Sorry for the slightly OT post, but

I need to find a replacement for my Panasonic TU-DSB31 Sky box and I was wondering what the "going rate" was!

There are a few on eBay, I'd just like to know how much I need to budget

Many thanks

Phil G

PS Well, it IS connected to my Tivo, so not THAT OT


----------



## kitschcamp (May 18, 2001)

Is there a particular reason it has to be a TU-DSB31? I only ask for there are now better boxes for the purpose, depending on the purpose...


----------



## PhilG (Jan 15, 2002)

Better in what ways? All I want is a (Tivo friendly) STB for basic Sky subscription channels

The reason I was being so specific was that I want to replace like with like. My cabling doesn't like to be messed with, so I was hoping to take the old box out and just slip the "new" one in, in it's place. And, of course, I wouldn't have to make any changes to Tivo either to tell it about a new STB

I think the one I have is dieing - I have intermitten pixellation and sound/picture dropouts. The LNB has been replaced and realigned which has made things better, but not right. Replacing the current Panasonic with an Amstrad one cured the problem completely (despite the Amstrad "seeing" a weaker signal than the Panasonic)


----------



## kitschcamp (May 18, 2001)

All the sky boxes use the same codes, so that isn't an issue. The Panny is good with weak signals, unless it experiences a total signal loss, in which case it can totally lock up and need a manual reset via the socket...


----------



## PhilG (Jan 15, 2002)

Perhaps I should have added that the picture breakup only ocurrs on a few channels (which is what pointed me to an LNB issue). With a new LNB, there are now even fewer channels breaking up, but it's not 100%

Channels 360 and particularly 361 are amongst the worst

With the engineers Amstrad all the problems went away (aparrently)


----------



## Pete77 (Aug 1, 2006)

The Panny TU-DSB 31 tends to die due to overheat issues so it would be foolish to get another one as that will now be 3 or 4 years old.

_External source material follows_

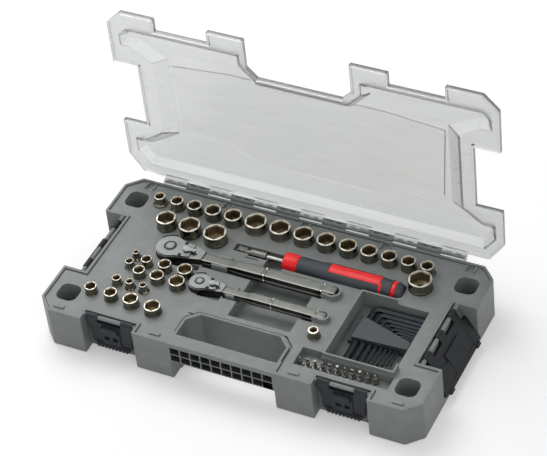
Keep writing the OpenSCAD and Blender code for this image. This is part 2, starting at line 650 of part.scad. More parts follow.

Better to get say a 1 year old Pace DS430N which has the fastest tuner and processor in a Sky Digibox. The very latest Sly Digiboxes, which all share a common outside carcass design, seem to be rubbish so I wouldn't get one of those.


----------



## kitschcamp (May 18, 2001)

Pete77 said:


> Better to get say a 1 year old Pace DS430N which has the fastest tuner and processor in a Sky Digibox.


Yup, a vote for them from me, too.


----------